Setidaknya hingga pukul 20.29, sebanyak 108 peserta telah dirawat Korps Suka Rela (KSR) Universitas Pasundan dan 10 orang di antaranya terpaksa dibawa ke rumah sakit untuk mendapat perawatan intensif. Mereka mengalami pendarahan di bagian kepala, pelipis, bagian kaki, dan ada yang terindikasi serangan jantung.
Koordinator Lapangan Siaga Medis KSR Unpas Rezky Hidayah (24) menyatakan, bersiaga sejak pukul 16.00 dan tetap berjaga hingga seluruh korban telah kembali. “Korban mulai berdatangan pukul 17.00. Biasanya setelah membaik semua peserta yang beristirahat langsung pulang,” tuturnya.
Bentrokan yang berada di sejumlah ruas jalan pun menjadi salah satu dampak dari tindakan paksa petugas kepolisian terhadap massa aksi mahasiswa yang telah melewati waktu yang telah diizinkan, pukul 18.00. Sekitar 18.15, petugas memukul mundur mahasiswa untuk meninggalkan area Gedung Sate dan Gedung DPRD Jabar.
Imbasnya, beberapa titik jalan antara kedua gedung tersebut dengan kampus Universitas Islam Bandung dan Universitas Pasundan menjadi lokasi bentrokan. Hal tersebut berdampak kepada penutupan jalan di sepanjang Jalan Ir Juanda. Bahkan, beberapa fasilitas publik seperti tempat sampah umum dirusak massa aksi.
Kepala Polrestabes Bandung Komisaris Besar Ulung Sampurna Jaya menyatakan, akan terus menelusuri provokator yang melakukan kerusuhan dan merusak fasilitas publik dalam unjuk rasa kali ini. Dia menuturkan, dari rangkaian unjukrasa yang berlangsung dari Selasa (6/10/2020) polisi menangkap lebih kurang 200 orang diduga provokator.
“Hari pertama kami menangkap 10 orang.
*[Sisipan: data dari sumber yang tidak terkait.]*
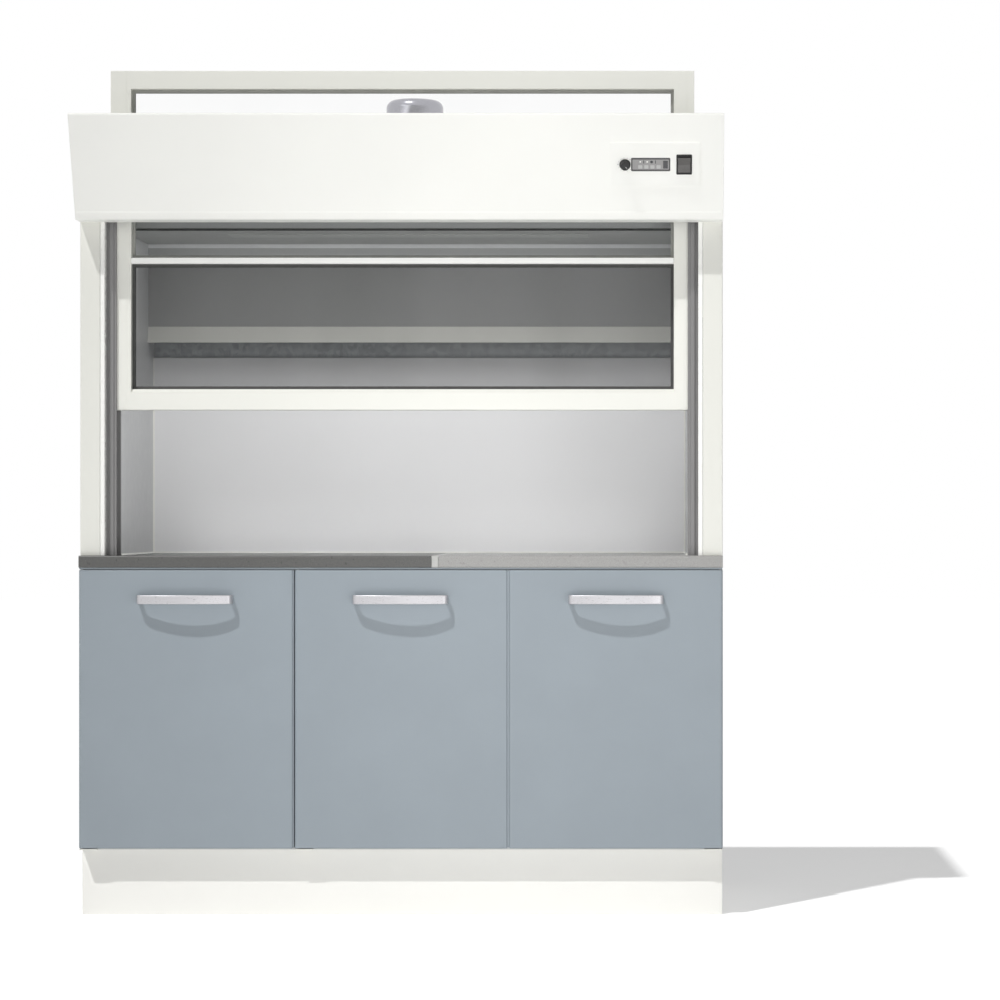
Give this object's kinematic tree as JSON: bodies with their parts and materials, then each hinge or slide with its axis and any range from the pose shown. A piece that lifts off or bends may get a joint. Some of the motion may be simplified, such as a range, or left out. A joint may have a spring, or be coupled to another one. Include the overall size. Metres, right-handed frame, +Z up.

Hari kedua 190 orang. Untuk hari ketiga ini masih dalam pendataan karena di beberapa titik masih ada kerusuhan. Kami akan menindak tegas pihak-pihak yang merusak fasilitas publik,” tuturnya.
Demo yang dimulai selama tiga hari ini menjadi salah satu bentuk protes dari mahasiswa, buruh, dan berbagai elemen masyarakat terhadap pengesaran RUU Cipta Kerja. Pengesahan ini dinilai terburu-buru dan merugikan kaum buruh, petani dan kualitas lingkungan jika disahkan.
“Tadi dari kaum buruh sudah bubar, jadi bukan dari mereka. Yang mahasiswa juga telah kami minta untuk mundur dengan tindakan tegas dan terukur karena telah melebihi waktu yang telah ditentikan,” ujarnya.
Surat pernyataan
Sementara itu, sejak Rabu (7/10/2020), beredar surat pernyataan dari Pemerintah Kabupaten Karawang yang berbunyi mendukung sepenuhnya perjuangan buruh Karawang untuk menolak Undang-Undang Cipta Kerja yang baru disahkan di gedung DPR RI.
Pemda akan terus mengawal perjuangan buruh ini untuk juga disampaikan pemerintah pusat. Surat tersebut ditandatangani oleh Sekretaris Daerah Kabupaten Karawang Acep Jamhuri atas nama Bupati Karawang.
Saat dikonfirmasi, Acep menjelaskan, surat tersebut dikeluarkan saat aksi unjuk rasa berlangsung di depan kantor Pemda Karawang menjelang malam. Saat itu, massa belum mau dibubarkan jika pemda tidak memberikan surat pernyataan dari bupati. Karena hari sudah malam, surat tersebut dikeluarkan dengan harapan agar massa segera pulang dan situasi kondusif.
“Saya khawatir juga nanti terjadi kluster baru dari demo apalagi kasus di Karawang didominasi dari kluster industri. Kami ingin mengawal agar situasi tetap kondusif dan tidak anarkis,” ucap dia.
Dalam surat tersebut, Acep bermaksud terus mengawal perjuangan buruh untuk disampaikan kepada pemerintah pusat. Ini berbeda makna dengan pernyataan mendukung atau tidak RUU Cipta Kerja tersebut.
Sebab, pemerintah daerah tidak memiliki hak untuk mencampuri hal itu. Namun, sejumlah orang menangkap maknanya berbeda. Hari ini, ia sudah mengklarifikasi pernyataan tersebut kepada Pemerintah Provinsi Jawa Barat, Kementerian Dalam Negeri, dan Kementrian Pemberdayaan Aparatur Negara dan Reformasi Birokrasi.